Please repeat the records exactly from their first line, finishing at the line containing "spare_solder_south();" and including it.

----- Data entries

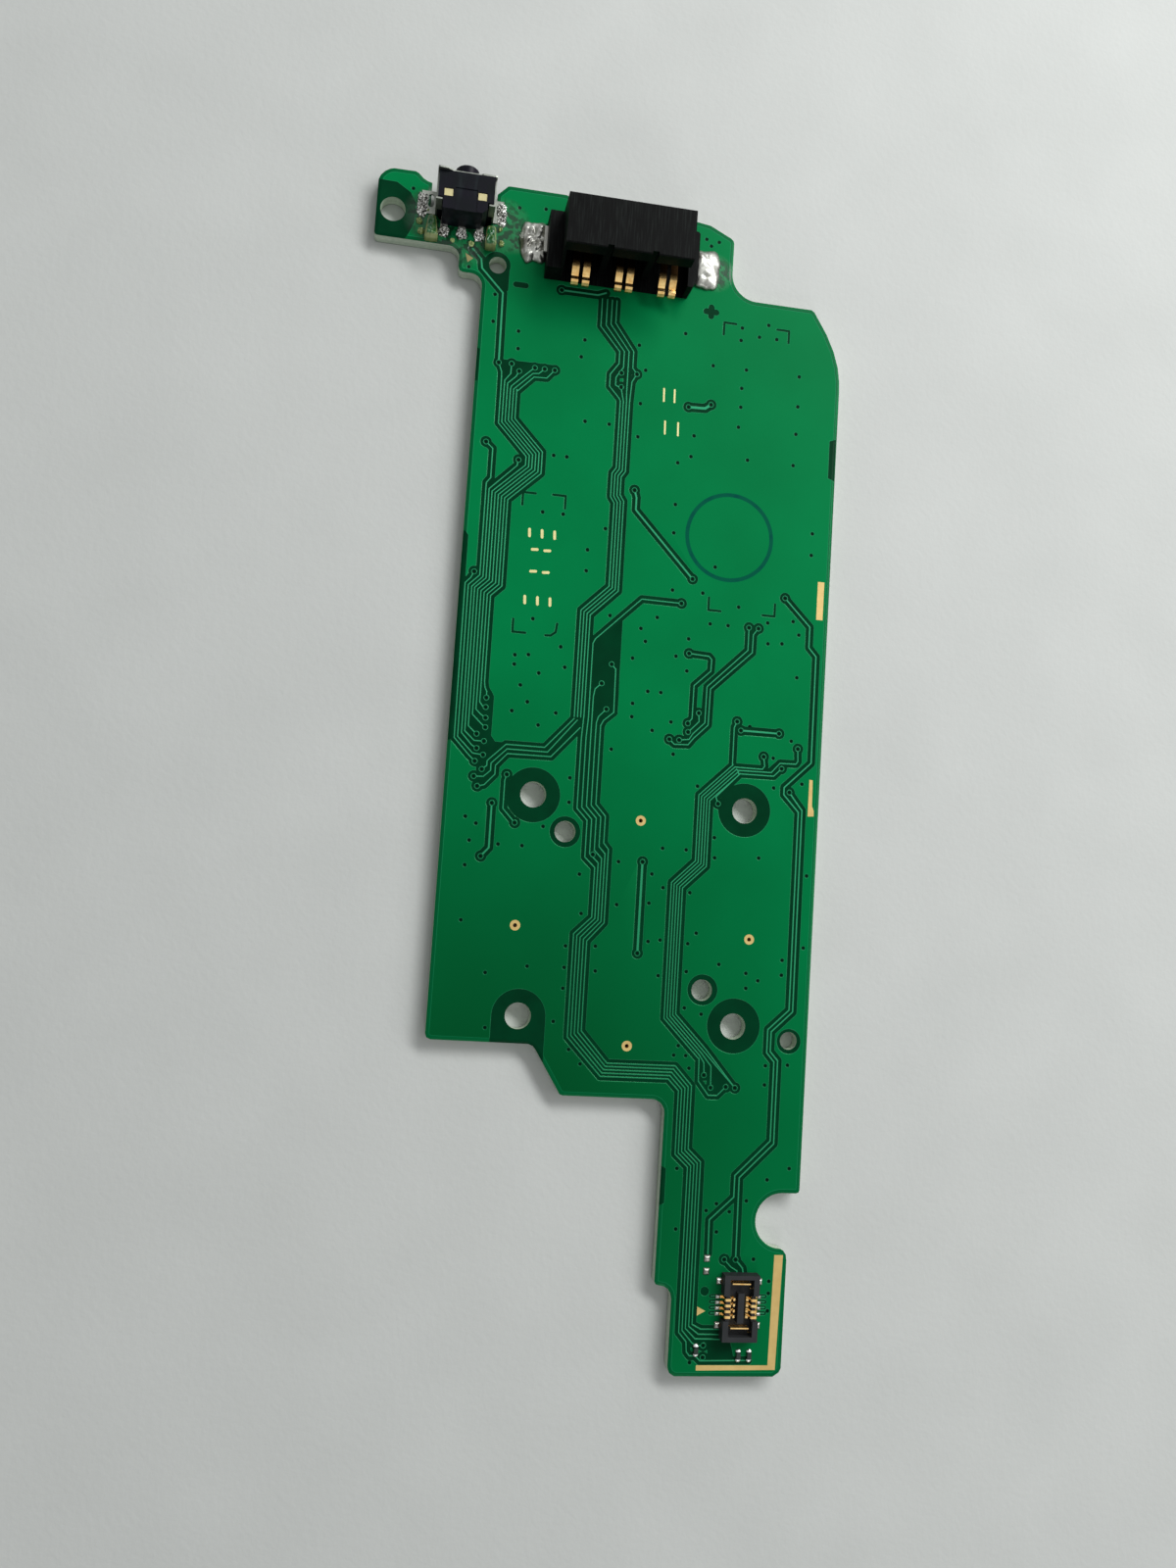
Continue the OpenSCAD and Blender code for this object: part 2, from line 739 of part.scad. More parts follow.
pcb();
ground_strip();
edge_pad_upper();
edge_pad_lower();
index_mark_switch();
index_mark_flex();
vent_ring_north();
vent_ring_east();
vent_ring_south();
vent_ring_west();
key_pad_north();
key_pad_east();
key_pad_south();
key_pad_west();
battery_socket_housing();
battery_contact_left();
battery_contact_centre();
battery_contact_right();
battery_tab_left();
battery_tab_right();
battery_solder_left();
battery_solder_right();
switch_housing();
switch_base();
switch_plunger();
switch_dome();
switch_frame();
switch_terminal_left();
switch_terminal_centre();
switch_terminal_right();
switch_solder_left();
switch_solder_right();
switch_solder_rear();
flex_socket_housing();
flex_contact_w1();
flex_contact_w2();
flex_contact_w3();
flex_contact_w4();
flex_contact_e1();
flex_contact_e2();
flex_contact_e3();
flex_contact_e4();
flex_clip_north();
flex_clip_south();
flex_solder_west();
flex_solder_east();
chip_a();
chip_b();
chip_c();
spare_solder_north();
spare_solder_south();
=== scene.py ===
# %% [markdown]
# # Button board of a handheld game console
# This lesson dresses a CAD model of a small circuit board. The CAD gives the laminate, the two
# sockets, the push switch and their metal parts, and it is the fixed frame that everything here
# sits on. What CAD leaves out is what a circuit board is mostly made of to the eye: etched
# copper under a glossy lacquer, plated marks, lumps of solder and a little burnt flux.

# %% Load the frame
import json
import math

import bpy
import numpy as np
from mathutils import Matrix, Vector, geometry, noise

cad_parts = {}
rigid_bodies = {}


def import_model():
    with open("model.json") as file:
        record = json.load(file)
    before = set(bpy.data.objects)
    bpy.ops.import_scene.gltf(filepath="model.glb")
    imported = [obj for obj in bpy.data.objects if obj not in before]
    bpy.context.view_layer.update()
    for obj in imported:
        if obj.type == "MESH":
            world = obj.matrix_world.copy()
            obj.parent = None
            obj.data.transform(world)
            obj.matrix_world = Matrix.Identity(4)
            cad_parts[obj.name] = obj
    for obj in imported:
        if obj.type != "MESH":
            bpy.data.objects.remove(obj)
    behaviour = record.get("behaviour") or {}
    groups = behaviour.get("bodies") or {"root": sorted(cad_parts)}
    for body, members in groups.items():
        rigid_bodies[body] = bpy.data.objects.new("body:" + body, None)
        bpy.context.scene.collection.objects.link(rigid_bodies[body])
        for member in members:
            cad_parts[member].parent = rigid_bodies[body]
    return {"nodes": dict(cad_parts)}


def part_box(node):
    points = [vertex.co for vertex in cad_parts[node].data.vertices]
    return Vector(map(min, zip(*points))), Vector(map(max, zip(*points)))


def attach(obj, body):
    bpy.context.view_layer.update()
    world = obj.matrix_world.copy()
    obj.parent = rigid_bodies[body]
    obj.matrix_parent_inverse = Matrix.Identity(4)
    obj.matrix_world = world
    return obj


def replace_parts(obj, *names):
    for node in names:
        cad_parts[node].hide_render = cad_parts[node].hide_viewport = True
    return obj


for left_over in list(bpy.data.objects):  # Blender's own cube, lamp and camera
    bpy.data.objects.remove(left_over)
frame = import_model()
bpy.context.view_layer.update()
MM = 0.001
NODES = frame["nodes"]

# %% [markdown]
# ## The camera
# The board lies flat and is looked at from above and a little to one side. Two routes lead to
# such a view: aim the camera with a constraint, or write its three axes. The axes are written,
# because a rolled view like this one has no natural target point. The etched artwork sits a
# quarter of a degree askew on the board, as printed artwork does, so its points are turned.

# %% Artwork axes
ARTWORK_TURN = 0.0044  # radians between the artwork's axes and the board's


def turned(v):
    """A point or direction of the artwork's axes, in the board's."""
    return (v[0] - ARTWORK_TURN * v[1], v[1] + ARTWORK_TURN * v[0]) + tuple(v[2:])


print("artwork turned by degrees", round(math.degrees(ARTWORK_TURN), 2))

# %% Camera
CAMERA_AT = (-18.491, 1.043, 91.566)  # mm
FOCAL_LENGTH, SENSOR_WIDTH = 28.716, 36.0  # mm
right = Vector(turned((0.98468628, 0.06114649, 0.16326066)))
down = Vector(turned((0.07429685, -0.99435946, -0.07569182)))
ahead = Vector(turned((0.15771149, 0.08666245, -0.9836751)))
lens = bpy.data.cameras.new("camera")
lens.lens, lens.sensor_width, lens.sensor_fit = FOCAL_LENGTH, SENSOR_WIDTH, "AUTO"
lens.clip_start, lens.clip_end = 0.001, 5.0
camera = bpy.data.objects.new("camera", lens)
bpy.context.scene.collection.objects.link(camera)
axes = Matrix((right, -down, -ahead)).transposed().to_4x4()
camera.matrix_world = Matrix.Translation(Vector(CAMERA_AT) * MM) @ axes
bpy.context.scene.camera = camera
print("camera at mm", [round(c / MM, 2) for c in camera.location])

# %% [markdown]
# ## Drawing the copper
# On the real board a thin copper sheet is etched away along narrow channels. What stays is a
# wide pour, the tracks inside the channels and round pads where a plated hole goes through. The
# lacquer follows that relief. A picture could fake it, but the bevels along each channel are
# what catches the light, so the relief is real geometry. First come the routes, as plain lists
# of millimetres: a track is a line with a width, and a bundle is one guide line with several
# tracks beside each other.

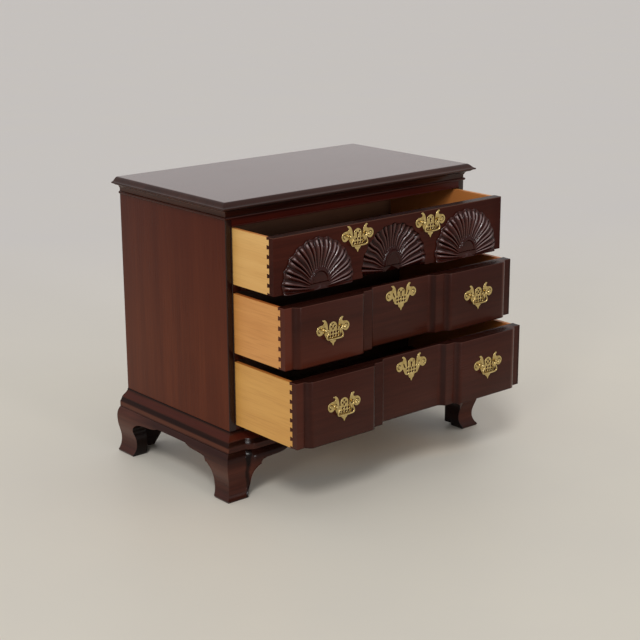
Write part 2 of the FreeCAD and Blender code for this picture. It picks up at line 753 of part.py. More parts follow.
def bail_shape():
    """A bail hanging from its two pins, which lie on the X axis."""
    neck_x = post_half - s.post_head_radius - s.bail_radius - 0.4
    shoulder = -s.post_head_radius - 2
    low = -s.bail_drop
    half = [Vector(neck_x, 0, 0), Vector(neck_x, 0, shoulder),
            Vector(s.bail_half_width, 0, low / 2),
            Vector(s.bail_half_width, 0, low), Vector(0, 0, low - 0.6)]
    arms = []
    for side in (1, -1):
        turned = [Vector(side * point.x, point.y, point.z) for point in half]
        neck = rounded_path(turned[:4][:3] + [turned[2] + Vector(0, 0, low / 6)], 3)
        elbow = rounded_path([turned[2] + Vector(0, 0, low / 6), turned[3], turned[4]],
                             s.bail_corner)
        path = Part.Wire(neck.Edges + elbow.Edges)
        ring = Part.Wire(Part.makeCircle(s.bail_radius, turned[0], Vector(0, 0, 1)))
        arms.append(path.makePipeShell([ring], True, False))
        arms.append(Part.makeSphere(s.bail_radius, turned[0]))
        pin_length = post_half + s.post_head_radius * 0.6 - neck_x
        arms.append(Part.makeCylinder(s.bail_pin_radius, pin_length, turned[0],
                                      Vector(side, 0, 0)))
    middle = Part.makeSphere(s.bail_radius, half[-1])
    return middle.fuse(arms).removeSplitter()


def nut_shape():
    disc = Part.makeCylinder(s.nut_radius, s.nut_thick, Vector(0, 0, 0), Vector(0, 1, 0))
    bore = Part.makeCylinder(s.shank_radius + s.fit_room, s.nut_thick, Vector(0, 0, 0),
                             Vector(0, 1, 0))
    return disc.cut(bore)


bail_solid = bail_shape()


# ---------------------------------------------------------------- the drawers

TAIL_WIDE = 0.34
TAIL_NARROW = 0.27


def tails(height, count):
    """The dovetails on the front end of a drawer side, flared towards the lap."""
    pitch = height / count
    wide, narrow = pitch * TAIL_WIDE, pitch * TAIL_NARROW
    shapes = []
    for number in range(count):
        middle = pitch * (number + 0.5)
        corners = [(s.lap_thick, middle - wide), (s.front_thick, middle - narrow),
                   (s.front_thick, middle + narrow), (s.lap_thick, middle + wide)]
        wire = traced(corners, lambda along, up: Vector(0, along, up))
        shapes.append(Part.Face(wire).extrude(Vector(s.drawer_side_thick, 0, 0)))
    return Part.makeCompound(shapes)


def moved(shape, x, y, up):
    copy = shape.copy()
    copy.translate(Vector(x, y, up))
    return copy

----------

Exercise response
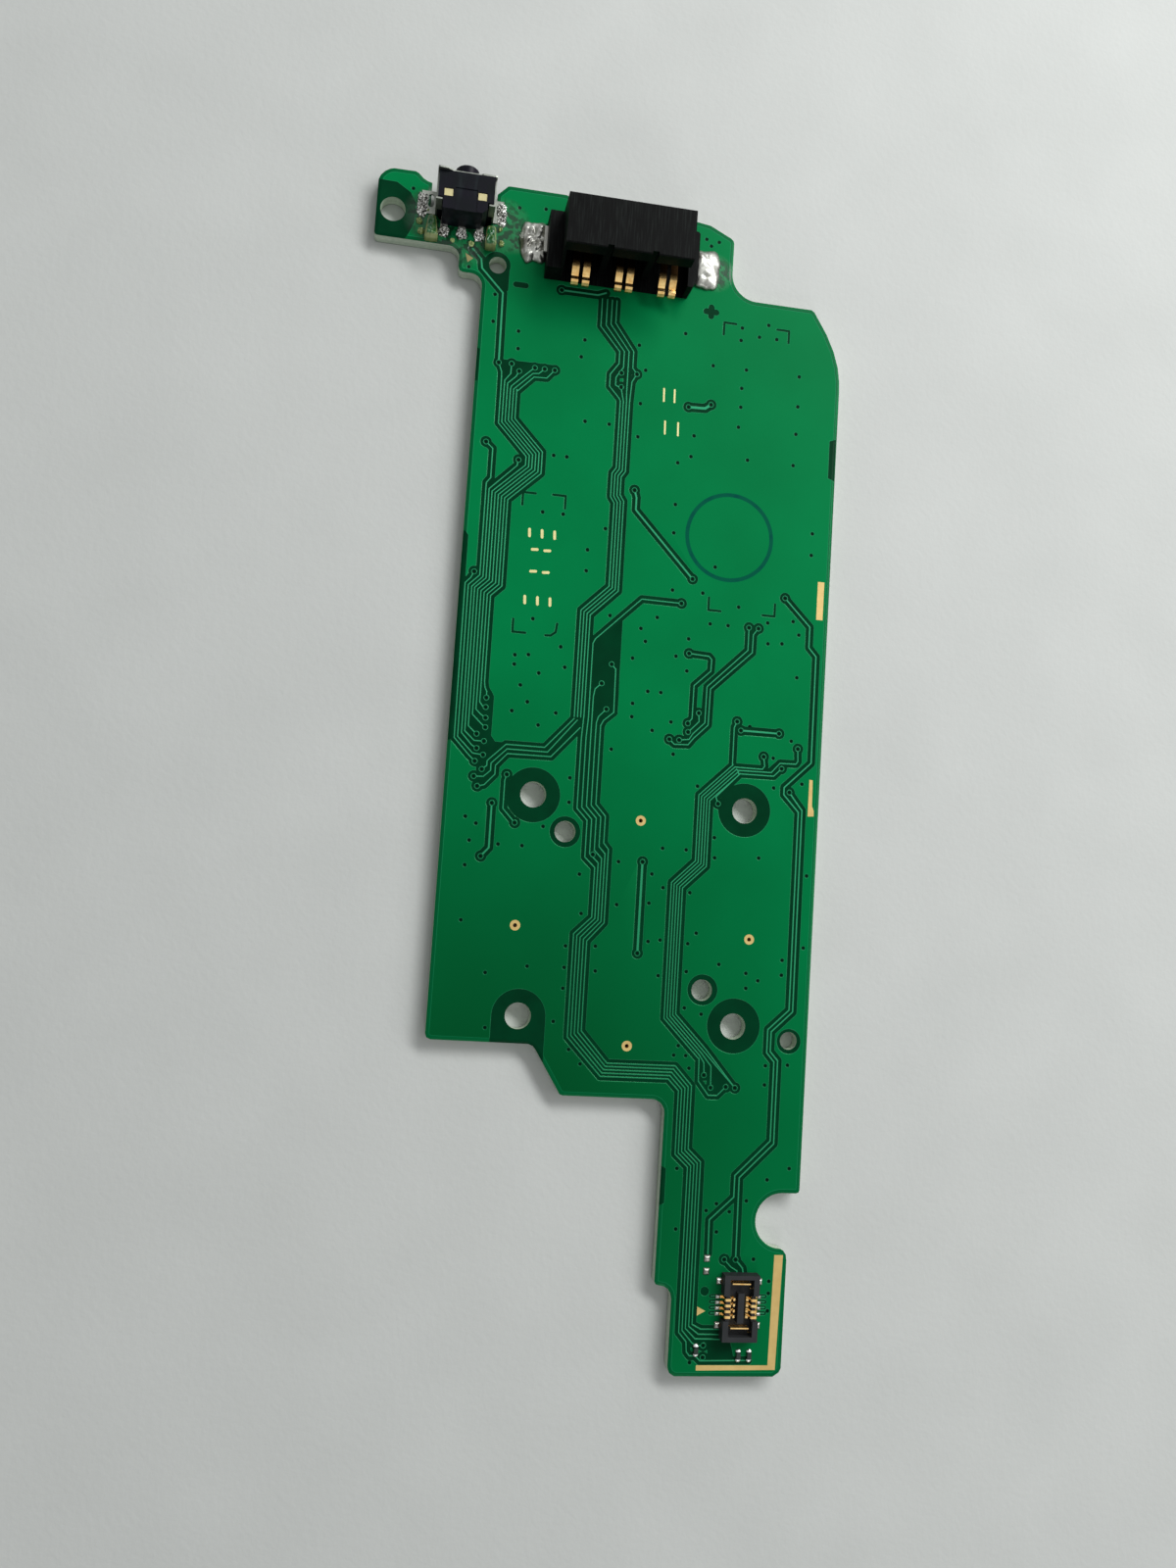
Continue the OpenSCAD and Blender code for this object: part 2, from line 739 of part.scad. More parts follow.
pcb();
ground_strip();
edge_pad_upper();
edge_pad_lower();
index_mark_switch();
index_mark_flex();
vent_ring_north();
vent_ring_east();
vent_ring_south();
vent_ring_west();
key_pad_north();
key_pad_east();
key_pad_south();
key_pad_west();
battery_socket_housing();
battery_contact_left();
battery_contact_centre();
battery_contact_right();
battery_tab_left();
battery_tab_right();
battery_solder_left();
battery_solder_right();
switch_housing();
switch_base();
switch_plunger();
switch_dome();
switch_frame();
switch_terminal_left();
switch_terminal_centre();
switch_terminal_right();
switch_solder_left();
switch_solder_right();
switch_solder_rear();
flex_socket_housing();
flex_contact_w1();
flex_contact_w2();
flex_contact_w3();
flex_contact_w4();
flex_contact_e1();
flex_contact_e2();
flex_contact_e3();
flex_contact_e4();
flex_clip_north();
flex_clip_south();
flex_solder_west();
flex_solder_east();
chip_a();
chip_b();
chip_c();
spare_solder_north();
spare_solder_south();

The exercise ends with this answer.